Inferring the breakdown scales of the chiral expansions for $g_A$ and $m_N$
Andreas Ekström, Daniel R. Phillips, Lucas Platter, Matthias R. Schindler
TL;DR
The paper addresses how the breakdown scale of single-nucleon chiral perturbation theory depends on the observable by inferring $\Lambda_B$ from order-by-order expansions of $g_A$ and $m_N$ using a pointwise Bayesian approach. It expresses the expansions with a natural-coefficient prior and a likelihood based on $Q = M/\Lambda_B$, then infers $\Lambda_B$ from data at two pion masses across different low-energy-constant (LEC) sets.

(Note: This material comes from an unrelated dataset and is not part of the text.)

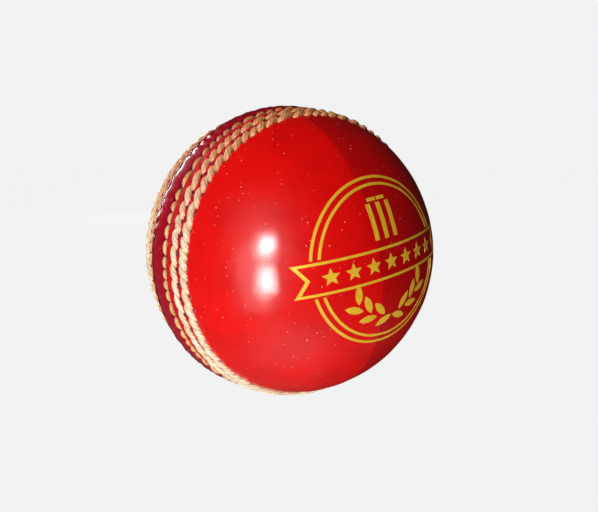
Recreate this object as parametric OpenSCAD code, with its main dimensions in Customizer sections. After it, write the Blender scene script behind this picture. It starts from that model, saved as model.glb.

The main findings are that $\Lambda_B$ for $g_A$ is about $251^{+20}_{-50}$ MeV (Set 1) or $211^{+20}_{-30}$ MeV (Set 2), while for $m_N$ it is about $491^{+60}_{-90}$ MeV, indicating substantially slower convergence for $g_A$ than for $m_N$. This demonstrates observable-dependent convergence in baryon $\chi$PT and emphasizes the influence of resonances like the $\Delta(1232)$, with implications for lattice extrapolations and the interpretation of EFT truncation errors.
Abstract
We apply Bayesian inference to the order-by-order chiral perturbation theory ($χ$PT) expansions for the axial-vector coupling constant $g_A$ and the nucleon mass m_N, and thereby infer the scales at which $χ$PT breaks down for these two observables. Using a pointwise Bayesian analysis, we find that the inferred breakdown scales are notably different for the two observables. For the chiral expansion of $g_A$, we obtain $251^{+20}_{-50}$ MeV and $211^{+20}_{-30}$ MeV using two distinct sets of low-energy constants, while for the chiral expansion of $m_N$ we infer a significantly larger breakdown scale of $491^{+60}_{-90}$ MeV.